Given request → Please output the data below exactly as given, starting at its first line and stopping after the line that contains "knit-backed leatherette gaiter.".

================================

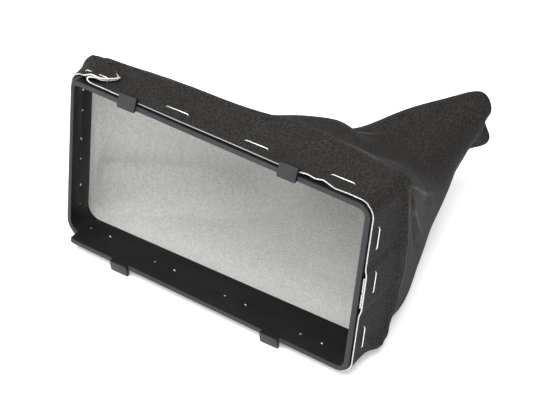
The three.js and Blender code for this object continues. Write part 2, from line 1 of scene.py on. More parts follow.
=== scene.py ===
"""Handbrake boot: a moulded hoop with four snap hooks and a stapled, knit-backed leatherette gaiter.

Lengths held by the classes are millimetres in the gaiter's own axes: X along the hoop, Y from its
open front into the gaiter, Z across its short side, with the hoop's back edge at Y = 0 and its
middle at X = Z = 0. Seat turns them into metres in the frame.
"""

import logging
import math
from collections.abc import Callable
from dataclasses import astuple, dataclass, field
from enum import Enum

import bmesh
import bpy
import numpy as np
from mathutils import Matrix, Vector


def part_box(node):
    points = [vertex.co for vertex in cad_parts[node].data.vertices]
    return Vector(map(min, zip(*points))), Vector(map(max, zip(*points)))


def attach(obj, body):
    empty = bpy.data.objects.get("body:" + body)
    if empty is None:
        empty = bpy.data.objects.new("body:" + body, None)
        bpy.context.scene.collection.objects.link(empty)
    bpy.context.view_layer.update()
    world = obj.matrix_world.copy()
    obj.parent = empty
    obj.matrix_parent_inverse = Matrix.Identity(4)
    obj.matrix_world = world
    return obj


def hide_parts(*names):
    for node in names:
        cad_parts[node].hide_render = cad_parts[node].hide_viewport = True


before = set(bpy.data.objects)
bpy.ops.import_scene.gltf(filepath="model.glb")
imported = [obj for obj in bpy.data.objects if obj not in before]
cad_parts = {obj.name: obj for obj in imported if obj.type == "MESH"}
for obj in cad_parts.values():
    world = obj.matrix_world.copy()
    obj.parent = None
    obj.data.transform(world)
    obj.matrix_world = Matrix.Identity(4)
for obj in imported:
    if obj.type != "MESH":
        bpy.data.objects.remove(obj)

LOG = logging.getLogger("handbrake_boot")
METRE = 0.001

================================

Solution for this exercise →
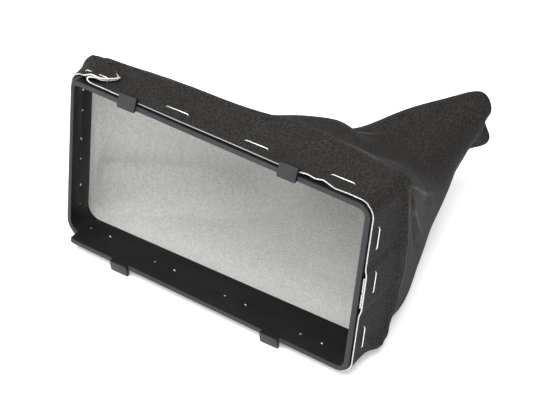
The three.js and Blender code for this object continues. Write part 2, from line 1 of scene.py on. More parts follow.
=== scene.py ===
"""Handbrake boot: a moulded hoop with four snap hooks and a stapled, knit-backed leatherette gaiter.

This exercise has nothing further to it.